+++ STORED ROWS +++

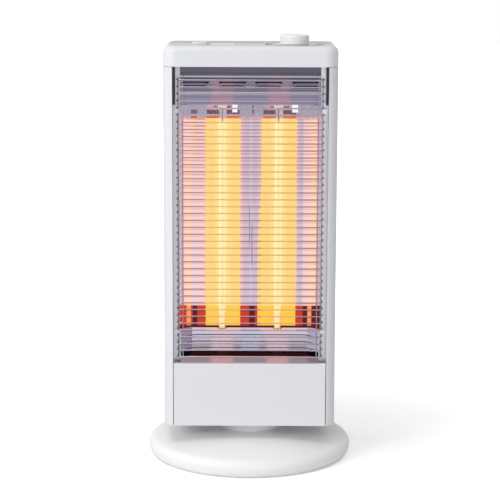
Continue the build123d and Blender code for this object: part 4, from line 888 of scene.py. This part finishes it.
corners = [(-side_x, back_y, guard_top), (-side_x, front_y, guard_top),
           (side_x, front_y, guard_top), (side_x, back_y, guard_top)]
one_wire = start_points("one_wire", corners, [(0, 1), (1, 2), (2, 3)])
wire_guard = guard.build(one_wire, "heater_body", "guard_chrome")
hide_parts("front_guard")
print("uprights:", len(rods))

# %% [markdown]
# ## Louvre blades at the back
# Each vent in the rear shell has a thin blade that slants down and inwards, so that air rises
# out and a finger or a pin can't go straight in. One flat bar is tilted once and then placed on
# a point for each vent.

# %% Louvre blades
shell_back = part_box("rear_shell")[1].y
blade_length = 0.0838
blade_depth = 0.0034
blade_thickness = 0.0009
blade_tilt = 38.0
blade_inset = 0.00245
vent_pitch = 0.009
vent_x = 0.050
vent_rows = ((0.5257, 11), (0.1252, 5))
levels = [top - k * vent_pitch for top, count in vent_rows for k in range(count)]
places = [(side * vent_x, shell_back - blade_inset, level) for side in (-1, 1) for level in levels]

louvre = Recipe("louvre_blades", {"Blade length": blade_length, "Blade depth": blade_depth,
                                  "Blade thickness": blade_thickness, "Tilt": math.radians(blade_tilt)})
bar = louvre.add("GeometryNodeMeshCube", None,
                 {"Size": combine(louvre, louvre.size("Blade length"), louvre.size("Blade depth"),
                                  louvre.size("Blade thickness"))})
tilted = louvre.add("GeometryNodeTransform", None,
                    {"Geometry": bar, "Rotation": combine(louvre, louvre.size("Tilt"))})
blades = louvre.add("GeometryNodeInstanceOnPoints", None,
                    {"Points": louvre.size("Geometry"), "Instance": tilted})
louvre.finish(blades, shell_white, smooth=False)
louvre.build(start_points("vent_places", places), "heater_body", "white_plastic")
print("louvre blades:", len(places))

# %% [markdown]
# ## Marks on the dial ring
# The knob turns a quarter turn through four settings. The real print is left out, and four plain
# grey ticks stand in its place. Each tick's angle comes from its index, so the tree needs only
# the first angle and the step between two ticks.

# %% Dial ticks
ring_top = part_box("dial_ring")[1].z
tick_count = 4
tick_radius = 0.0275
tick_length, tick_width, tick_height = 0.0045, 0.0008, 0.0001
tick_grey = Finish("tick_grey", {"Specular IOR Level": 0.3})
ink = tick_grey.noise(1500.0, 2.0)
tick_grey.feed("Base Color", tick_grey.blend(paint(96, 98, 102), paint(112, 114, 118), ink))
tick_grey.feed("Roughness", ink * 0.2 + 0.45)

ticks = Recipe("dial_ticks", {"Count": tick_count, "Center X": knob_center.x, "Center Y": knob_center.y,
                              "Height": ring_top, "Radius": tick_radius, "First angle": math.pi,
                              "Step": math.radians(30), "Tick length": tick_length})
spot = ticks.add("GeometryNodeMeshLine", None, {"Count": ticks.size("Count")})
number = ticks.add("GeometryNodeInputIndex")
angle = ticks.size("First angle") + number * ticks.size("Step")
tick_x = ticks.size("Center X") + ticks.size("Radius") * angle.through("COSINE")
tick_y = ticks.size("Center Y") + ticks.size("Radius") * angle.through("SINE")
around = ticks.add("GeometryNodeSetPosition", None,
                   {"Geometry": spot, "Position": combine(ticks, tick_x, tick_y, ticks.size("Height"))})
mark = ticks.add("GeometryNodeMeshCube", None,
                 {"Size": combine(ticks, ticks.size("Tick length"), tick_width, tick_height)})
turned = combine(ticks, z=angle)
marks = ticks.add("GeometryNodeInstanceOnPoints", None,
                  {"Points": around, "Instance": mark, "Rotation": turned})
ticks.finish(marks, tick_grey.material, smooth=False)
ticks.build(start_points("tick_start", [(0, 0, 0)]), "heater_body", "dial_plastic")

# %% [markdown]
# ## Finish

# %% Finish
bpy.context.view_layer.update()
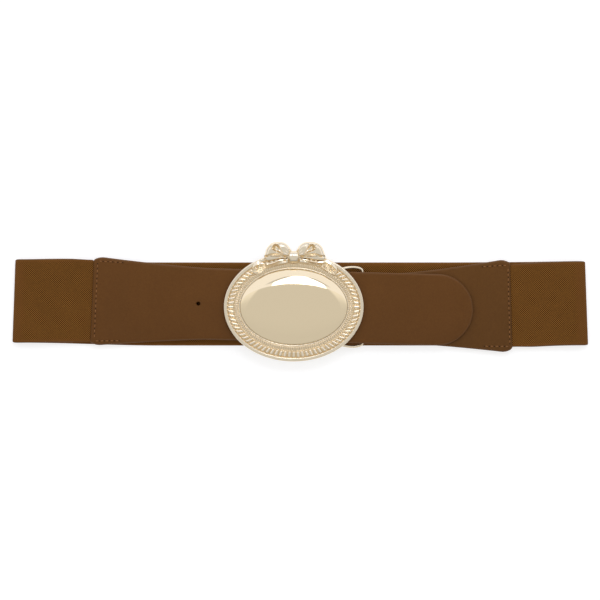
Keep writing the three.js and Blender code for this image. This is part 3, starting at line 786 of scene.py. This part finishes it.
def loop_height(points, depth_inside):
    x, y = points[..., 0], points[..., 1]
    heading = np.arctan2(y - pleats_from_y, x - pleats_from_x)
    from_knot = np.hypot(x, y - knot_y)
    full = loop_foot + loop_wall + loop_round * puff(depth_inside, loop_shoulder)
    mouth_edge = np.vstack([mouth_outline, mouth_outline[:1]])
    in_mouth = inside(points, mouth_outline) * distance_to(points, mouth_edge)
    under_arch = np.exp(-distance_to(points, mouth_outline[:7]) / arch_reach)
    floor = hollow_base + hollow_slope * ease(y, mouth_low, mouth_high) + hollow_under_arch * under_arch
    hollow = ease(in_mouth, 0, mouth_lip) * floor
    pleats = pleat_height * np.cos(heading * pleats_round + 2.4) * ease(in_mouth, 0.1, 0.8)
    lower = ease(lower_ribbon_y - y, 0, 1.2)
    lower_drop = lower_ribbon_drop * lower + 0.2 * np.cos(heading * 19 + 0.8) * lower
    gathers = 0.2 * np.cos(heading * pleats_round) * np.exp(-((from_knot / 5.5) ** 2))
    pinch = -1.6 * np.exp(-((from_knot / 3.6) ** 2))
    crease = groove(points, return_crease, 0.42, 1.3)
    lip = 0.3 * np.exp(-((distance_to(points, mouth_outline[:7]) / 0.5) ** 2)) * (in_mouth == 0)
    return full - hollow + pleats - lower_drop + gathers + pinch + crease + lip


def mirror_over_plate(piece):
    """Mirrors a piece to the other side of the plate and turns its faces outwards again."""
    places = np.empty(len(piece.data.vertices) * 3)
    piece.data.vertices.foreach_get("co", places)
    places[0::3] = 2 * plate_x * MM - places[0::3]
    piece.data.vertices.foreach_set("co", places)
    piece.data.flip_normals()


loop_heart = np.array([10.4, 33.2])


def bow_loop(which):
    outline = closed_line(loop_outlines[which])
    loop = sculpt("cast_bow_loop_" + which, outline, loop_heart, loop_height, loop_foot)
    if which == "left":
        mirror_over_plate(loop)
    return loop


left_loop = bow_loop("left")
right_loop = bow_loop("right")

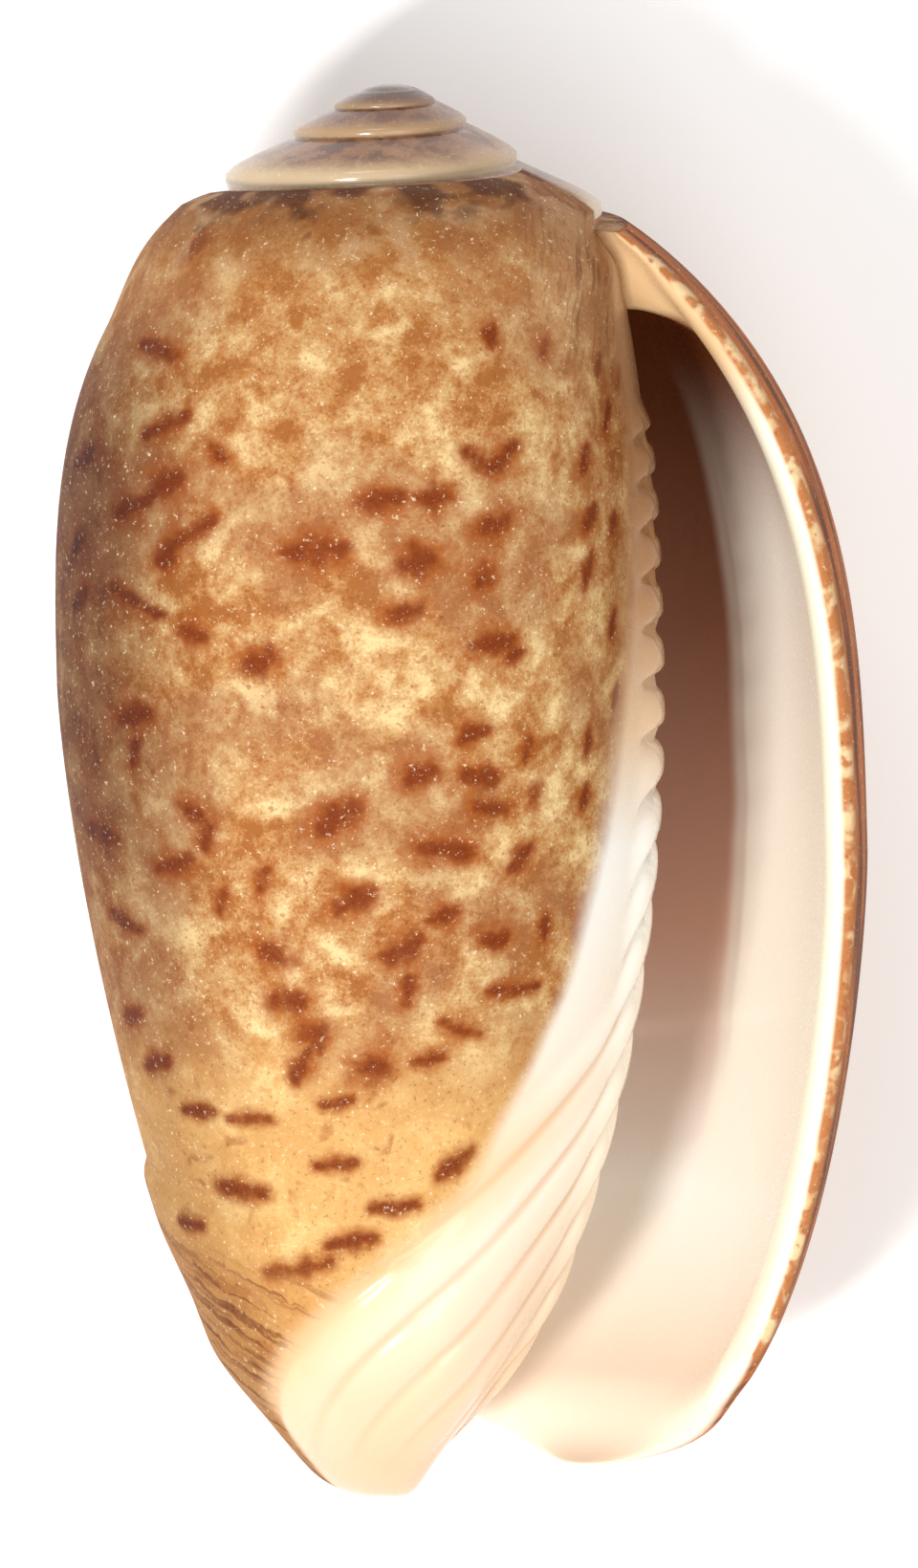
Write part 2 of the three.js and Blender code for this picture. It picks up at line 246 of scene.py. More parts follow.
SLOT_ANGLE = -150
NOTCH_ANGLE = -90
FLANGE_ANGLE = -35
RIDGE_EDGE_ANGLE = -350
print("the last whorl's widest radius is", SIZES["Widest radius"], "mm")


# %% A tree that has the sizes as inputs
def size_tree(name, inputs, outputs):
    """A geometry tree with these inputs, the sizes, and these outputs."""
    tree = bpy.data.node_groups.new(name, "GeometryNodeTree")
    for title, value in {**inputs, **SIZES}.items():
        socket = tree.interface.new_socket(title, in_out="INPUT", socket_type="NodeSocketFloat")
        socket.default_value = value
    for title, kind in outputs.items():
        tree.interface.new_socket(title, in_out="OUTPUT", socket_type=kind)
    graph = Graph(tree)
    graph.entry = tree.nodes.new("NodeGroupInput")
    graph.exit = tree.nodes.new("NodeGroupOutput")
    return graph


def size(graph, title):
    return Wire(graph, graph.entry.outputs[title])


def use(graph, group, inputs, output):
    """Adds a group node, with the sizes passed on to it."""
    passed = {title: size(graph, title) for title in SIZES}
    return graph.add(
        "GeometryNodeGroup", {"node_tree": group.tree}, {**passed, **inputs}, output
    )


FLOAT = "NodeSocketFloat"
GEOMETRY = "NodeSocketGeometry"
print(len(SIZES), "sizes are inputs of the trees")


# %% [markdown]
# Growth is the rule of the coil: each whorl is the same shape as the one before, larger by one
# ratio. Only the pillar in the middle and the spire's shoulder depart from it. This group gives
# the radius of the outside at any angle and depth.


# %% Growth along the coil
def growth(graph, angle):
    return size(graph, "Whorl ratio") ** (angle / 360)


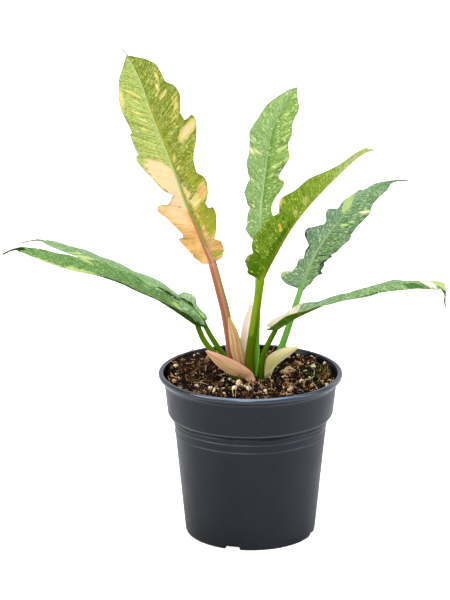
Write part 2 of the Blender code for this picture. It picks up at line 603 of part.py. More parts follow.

+++

Find every line in the listing that holds the string "Write", then say how many there are as a bare number.

2